→ **What is needed**
The entries below should be output exactly as written.
________________________
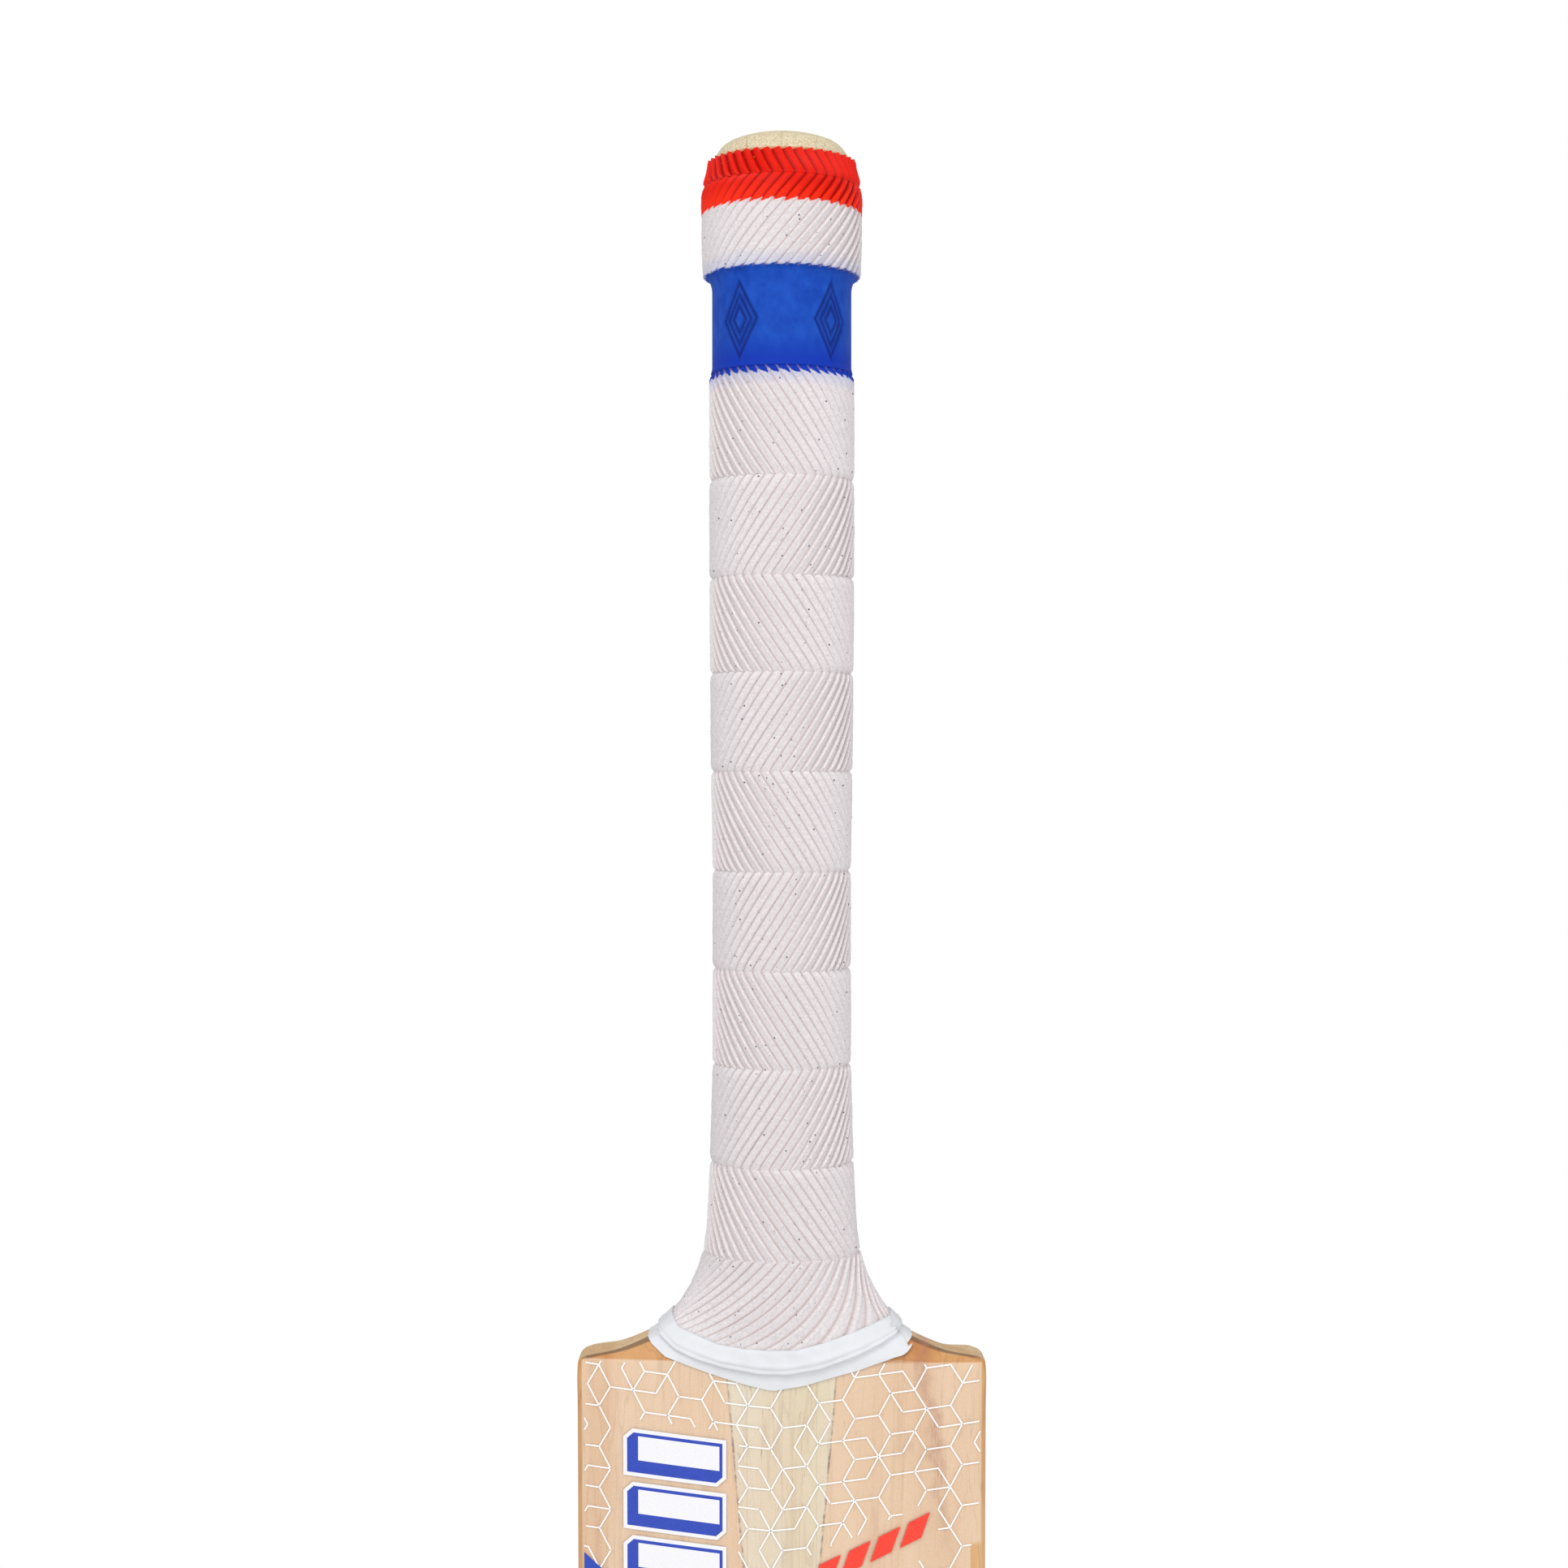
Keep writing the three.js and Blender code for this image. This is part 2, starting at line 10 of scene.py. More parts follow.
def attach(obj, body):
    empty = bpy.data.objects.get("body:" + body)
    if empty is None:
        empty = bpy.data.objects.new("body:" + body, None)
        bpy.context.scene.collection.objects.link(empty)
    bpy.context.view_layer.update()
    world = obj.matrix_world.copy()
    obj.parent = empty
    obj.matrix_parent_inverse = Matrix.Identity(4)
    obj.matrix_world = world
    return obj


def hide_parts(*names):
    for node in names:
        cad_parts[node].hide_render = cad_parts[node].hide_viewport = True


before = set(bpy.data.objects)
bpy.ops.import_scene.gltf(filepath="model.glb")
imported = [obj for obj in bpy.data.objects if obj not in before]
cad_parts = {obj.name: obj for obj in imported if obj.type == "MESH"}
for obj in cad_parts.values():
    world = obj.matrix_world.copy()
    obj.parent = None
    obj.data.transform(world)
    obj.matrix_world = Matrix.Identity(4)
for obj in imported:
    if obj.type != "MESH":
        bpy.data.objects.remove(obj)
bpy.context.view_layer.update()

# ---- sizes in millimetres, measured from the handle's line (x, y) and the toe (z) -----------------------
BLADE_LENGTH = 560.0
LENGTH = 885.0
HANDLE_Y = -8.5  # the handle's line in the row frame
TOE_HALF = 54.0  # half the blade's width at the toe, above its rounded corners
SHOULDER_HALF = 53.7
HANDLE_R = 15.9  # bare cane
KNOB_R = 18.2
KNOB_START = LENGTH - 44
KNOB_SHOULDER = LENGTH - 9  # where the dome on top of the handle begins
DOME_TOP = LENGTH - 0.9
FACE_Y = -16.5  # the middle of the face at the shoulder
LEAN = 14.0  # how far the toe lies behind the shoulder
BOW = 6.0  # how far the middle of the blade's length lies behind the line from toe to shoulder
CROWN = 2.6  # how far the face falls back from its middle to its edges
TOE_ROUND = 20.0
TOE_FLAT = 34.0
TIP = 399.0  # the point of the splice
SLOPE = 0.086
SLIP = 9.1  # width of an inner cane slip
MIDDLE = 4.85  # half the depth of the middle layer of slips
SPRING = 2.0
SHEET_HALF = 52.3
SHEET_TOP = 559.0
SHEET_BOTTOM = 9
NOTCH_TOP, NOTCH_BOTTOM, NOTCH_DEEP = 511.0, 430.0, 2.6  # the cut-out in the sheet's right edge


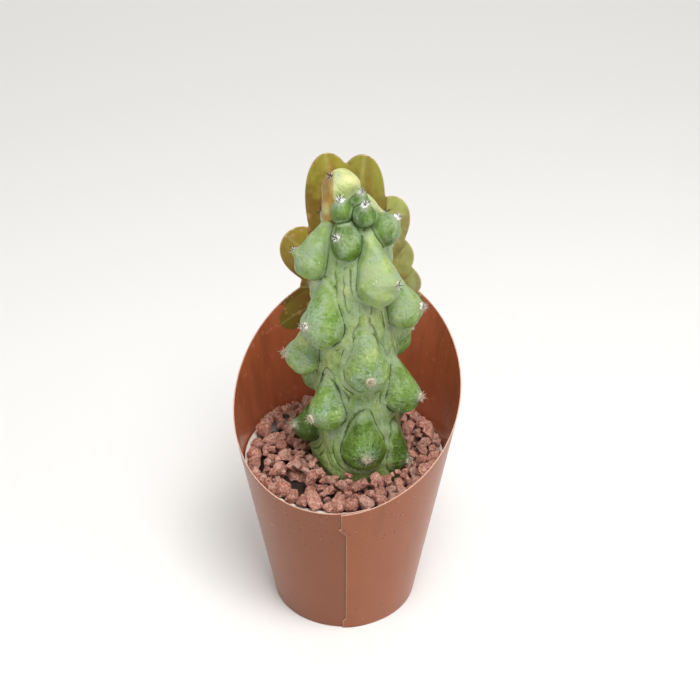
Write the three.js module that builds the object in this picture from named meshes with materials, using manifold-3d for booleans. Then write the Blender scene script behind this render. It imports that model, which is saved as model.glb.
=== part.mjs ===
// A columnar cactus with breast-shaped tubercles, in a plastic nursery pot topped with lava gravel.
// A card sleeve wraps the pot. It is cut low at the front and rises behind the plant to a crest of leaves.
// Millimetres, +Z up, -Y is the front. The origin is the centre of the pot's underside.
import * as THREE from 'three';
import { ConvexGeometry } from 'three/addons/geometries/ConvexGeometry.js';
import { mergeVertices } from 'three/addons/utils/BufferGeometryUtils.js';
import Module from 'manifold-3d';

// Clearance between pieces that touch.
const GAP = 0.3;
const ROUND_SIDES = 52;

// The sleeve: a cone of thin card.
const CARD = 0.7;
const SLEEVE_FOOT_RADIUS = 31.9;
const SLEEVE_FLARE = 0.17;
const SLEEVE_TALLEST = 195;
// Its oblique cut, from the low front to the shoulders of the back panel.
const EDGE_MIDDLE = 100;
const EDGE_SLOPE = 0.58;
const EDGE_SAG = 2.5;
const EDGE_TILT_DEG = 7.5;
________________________
→ **Result for this exercise**
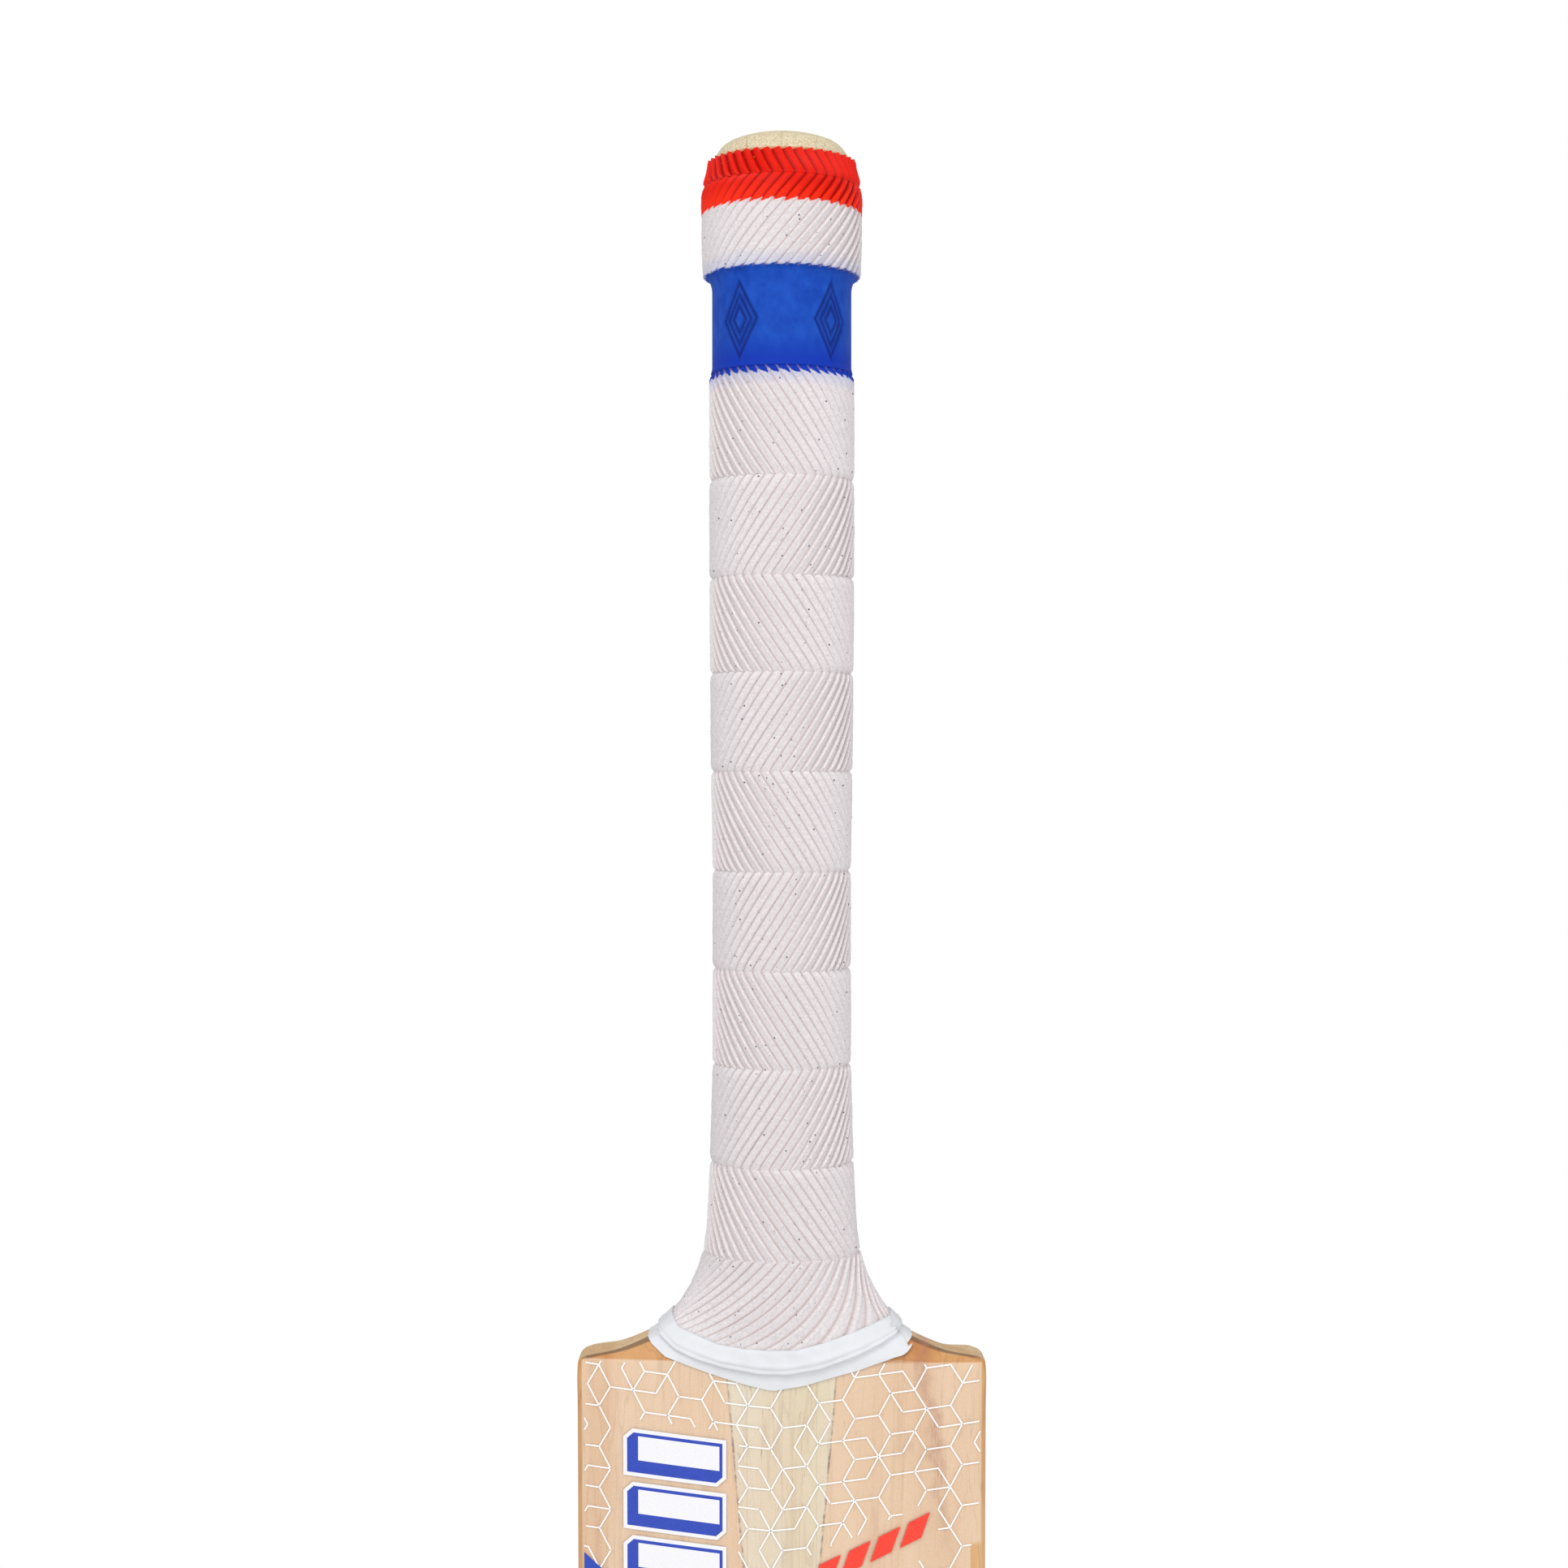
Keep writing the three.js and Blender code for this image. This is part 2, starting at line 10 of scene.py. More parts follow.
def attach(obj, body):
    empty = bpy.data.objects.get("body:" + body)
    if empty is None:
        empty = bpy.data.objects.new("body:" + body, None)
        bpy.context.scene.collection.objects.link(empty)
    bpy.context.view_layer.update()
    world = obj.matrix_world.copy()
    obj.parent = empty
    obj.matrix_parent_inverse = Matrix.Identity(4)
    obj.matrix_world = world
    return obj


def hide_parts(*names):
    for node in names:
        cad_parts[node].hide_render = cad_parts[node].hide_viewport = True


before = set(bpy.data.objects)
bpy.ops.import_scene.gltf(filepath="model.glb")
imported = [obj for obj in bpy.data.objects if obj not in before]
cad_parts = {obj.name: obj for obj in imported if obj.type == "MESH"}
for obj in cad_parts.values():
    world = obj.matrix_world.copy()
    obj.parent = None
    obj.data.transform(world)
    obj.matrix_world = Matrix.Identity(4)
for obj in imported:
    if obj.type != "MESH":
        bpy.data.objects.remove(obj)
bpy.context.view_layer.update()

# ---- sizes in millimetres, measured from the handle's line (x, y) and the toe (z) -----------------------
BLADE_LENGTH = 560.0
LENGTH = 885.0
HANDLE_Y = -8.5  # the handle's line in the row frame
TOE_HALF = 54.0  # half the blade's width at the toe, above its rounded corners
SHOULDER_HALF = 53.7
HANDLE_R = 15.9  # bare cane
KNOB_R = 18.2
KNOB_START = LENGTH - 44
KNOB_SHOULDER = LENGTH - 9  # where the dome on top of the handle begins
DOME_TOP = LENGTH - 0.9
FACE_Y = -16.5  # the middle of the face at the shoulder
LEAN = 14.0  # how far the toe lies behind the shoulder
BOW = 6.0  # how far the middle of the blade's length lies behind the line from toe to shoulder
CROWN = 2.6  # how far the face falls back from its middle to its edges
TOE_ROUND = 20.0
TOE_FLAT = 34.0
TIP = 399.0  # the point of the splice
SLOPE = 0.086
SLIP = 9.1  # width of an inner cane slip
MIDDLE = 4.85  # half the depth of the middle layer of slips
SPRING = 2.0
SHEET_HALF = 52.3
SHEET_TOP = 559.0
SHEET_BOTTOM = 9
NOTCH_TOP, NOTCH_BOTTOM, NOTCH_DEEP = 511.0, 430.0, 2.6  # the cut-out in the sheet's right edge


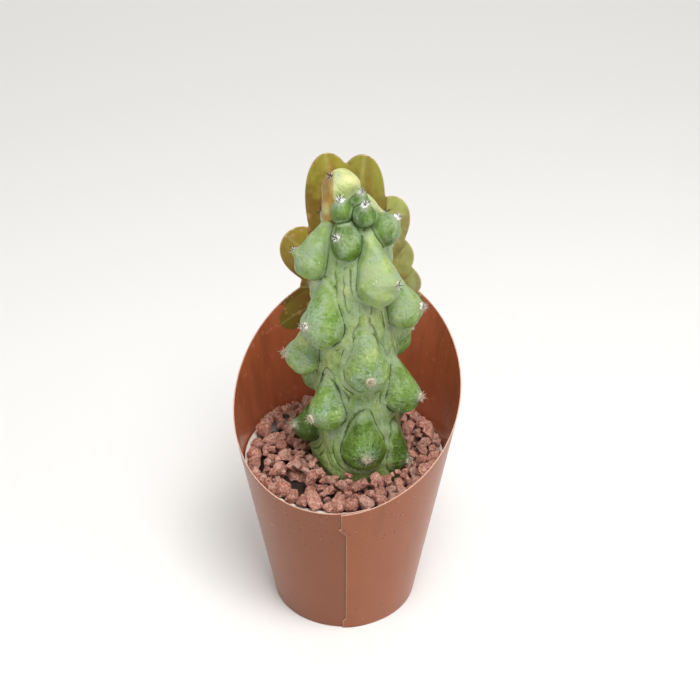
Write the three.js module that builds the object in this picture from named meshes with materials, using manifold-3d for booleans. Then write the Blender scene script behind this render. It imports that model, which is saved as model.glb.
=== part.mjs ===
// A columnar cactus with breast-shaped tubercles, in a plastic nursery pot topped with lava gravel.
// A card sleeve wraps the pot. It is cut low at the front and rises behind the plant to a crest of leaves.
// Millimetres, +Z up, -Y is the front. The origin is the centre of the pot's underside.
import * as THREE from 'three';
import { ConvexGeometry } from 'three/addons/geometries/ConvexGeometry.js';
import { mergeVertices } from 'three/addons/utils/BufferGeometryUtils.js';
import Module from 'manifold-3d';

// Clearance between pieces that touch.
const GAP = 0.3;
const ROUND_SIDES = 52;

// The sleeve: a cone of thin card.
const CARD = 0.7;
const SLEEVE_FOOT_RADIUS = 31.9;
const SLEEVE_FLARE = 0.17;
const SLEEVE_TALLEST = 195;
// Its oblique cut, from the low front to the shoulders of the back panel.
const EDGE_MIDDLE = 100;
const EDGE_SLOPE = 0.58;
const EDGE_SAG = 2.5;
const EDGE_TILT_DEG = 7.5;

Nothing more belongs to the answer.